My favorite part is this bit: "It might even give shopowners an incentive to experiment with reaching out to those new customers that the Direct Market so clearly needs right now." Which doesn't even make sense on the face of it: YES, there are what any reasonable comics-loving person would probably call a "bad comics store" that is closed and insular and geared exclusively to culture and commerce that Dirk doesn't care for. Fuck, I don't care for it either! But, THOSE stores will never ever EVER "experiment" like that because all THEY care about is the lowest hanging fruit in their own mono-focus.

Stores that DON'T myopically mono-focus already have an "experiment" budget. I call it the Mercy Fuck, personally. I probably WILL buy a (1) copy of the 96 page $125 KRAMER's ERGOT because, like Kenny Penman suggests, it's a "Trophy Book", and it is expected that a store like mine would have a copy of that. I do not actually expect to sell one in anything like a reasonable time frame, but I'll order one, and if I were to sell it in a reasonable time frame, I'll order another and be excited!

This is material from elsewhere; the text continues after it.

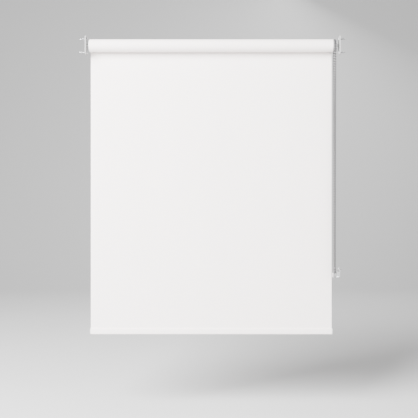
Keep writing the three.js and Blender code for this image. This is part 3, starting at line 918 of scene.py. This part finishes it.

At the end of the day, were I a publisher, I'd be looking at consignment rather than returnability as the solution for the more commercially marginal projects. No one is going to order what they honestly don't believe they can sell, EVEN IF they can return the unsold copies; they, however, might be willing to accept cost-upfront-free copies to establish that a market exists for that product. The difference is who pays when.